A frequent response to the album is that it’s an all-out summer record – is that how you view it? What images does it conjure up when you listen yourself?

BD: It’s funny because that is not at all how I hear it, but I am also way too close to it to really know. I feel like people have really heard a joy in this record. I think there is joy in there, but I also feel a darkness more than maybe most people have? It makes me think of noir films shot in southern California or maybe Blue Velvet?

JG: Haha, I don’t think it has quite the darkness of Blue Velvet as a whole, but I see some of the scenes being good examples, like in the beginning when they’re walking in the suburbs. It’s half funny, half weird, half ominous. Or when she’s singing ‘Blue Velvet’ in the nightclub. Those suspended moments of togetherness between moments of real darkness. Blue Velvet shows the darkness, I don’t think you ever actually meet a Frank Booth on the album, but maybe you find an ear.

The fact that you’re based all over the world initially seems like it would throw up all manner of problems, but did it have any unexpected benefits?

BD: It’s not an ideal situation but it does maybe force a patience on you and the process. When sending ideas back and forth, you had to be clear about what you thought and you had to make sure you recorded your idea how you wanted it to sound. There was a discipline in that that is usually lacking when it’s just people in a room together.

JG: It is hard to say how the distance made it better but, I think it’s certain that had we made it any other way it would have been a very different album.

Given that recording over e-mail has yielded such good results, do you think you’ll keep up the process for future albums?

BD: Well, I’ll be in Australia for at least the next three to four years. Necessity will probably keep some version of this going. But I don’t think anyone wants to do another album in exactly the same way we made this one. Definitely not recommended.

JG: Yes, we won’t do it in exactly this way again. And I think a lot of ideas will go into writing new songs, but also into figuring out how to make those songs.

Finally, are you watching the Commonwealth Games, currently taking place on some very sunny days in Glasgow?

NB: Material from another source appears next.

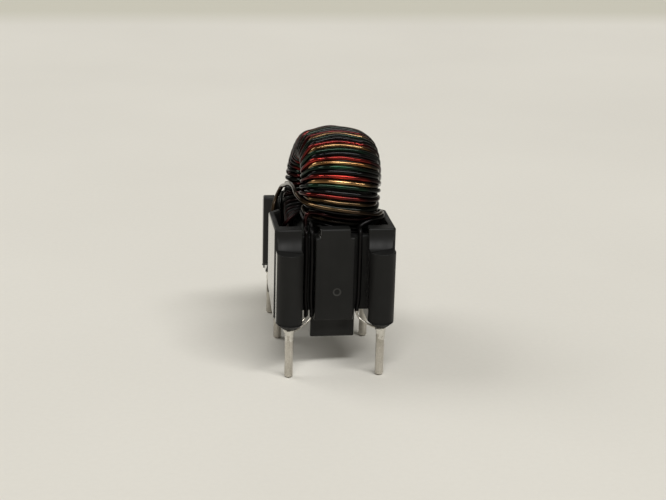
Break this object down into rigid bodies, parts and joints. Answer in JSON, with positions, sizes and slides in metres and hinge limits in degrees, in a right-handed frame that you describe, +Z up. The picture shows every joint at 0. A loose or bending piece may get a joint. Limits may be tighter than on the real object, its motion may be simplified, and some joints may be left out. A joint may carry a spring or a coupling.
{
  "type": "pulse transformer",
  "caption": "Through-hole pulse transformer: a ferrite ring wound with coloured enamelled wires stands on edge in an open black moulded header on round tinned pins.",
  "frame": {"origin": "middle of the part in plan, at the pin tips", "axes": "+X across the two pin columns, +Y from the near end with its two wires in one groove to the far end, +Z up out of the board"},
  "size_m": [0.01, 0.0172, 0.0194],
  "materials": {
    "header": "satin black moulding",
    "tinned": "dull tin plate",
    "ferrite": "coated, matt dark grey",
    "enamel_red": "clear glossy red enamel over copper",
    "enamel_natural": "clear glossy enamel over copper",
    "enamel_green": "glossy green enamel over copper",
    "enamel_dark": "glossy near-black enamel over copper",
    "solder": "bright solder",
    "resin": "glossy dark resin"
  },
  "bodies": {
    "root": {"header": "header", "pin_near_left": "tinned", "pin_near_right": "tinned", "pin_mid_left": "tinned", "pin_mid_right": "tinned", "pin_far_left": "tinned", "pin_far_right": "tinned", "core": "ferrite", "winding_red": "enamel_red", "winding_natural": "enamel_natural", "winding_green": "enamel_green", "winding_dark": "enamel_dark", "solder_near_left": "solder", "solder_near_right": "solder", "solder_mid_left": "solder", "solder_mid_right": "solder", "solder_far_left": "solder", "solder_far_right": "solder", "cement": "resin"}
  },
  "joints": []
}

BD: Haha, of course not! No one outside of the Commonwealth nations has any idea what the Commonwealth Games are. I only know because of time spent in the UK and now Australia. But I think this is how the rest of the world views American baseball. You only really care if you are an American.

JG: This is funny because in the van just a moment ago we were trying to figure out if baseball was even happening right now. I don’t think we’re a very sporty band.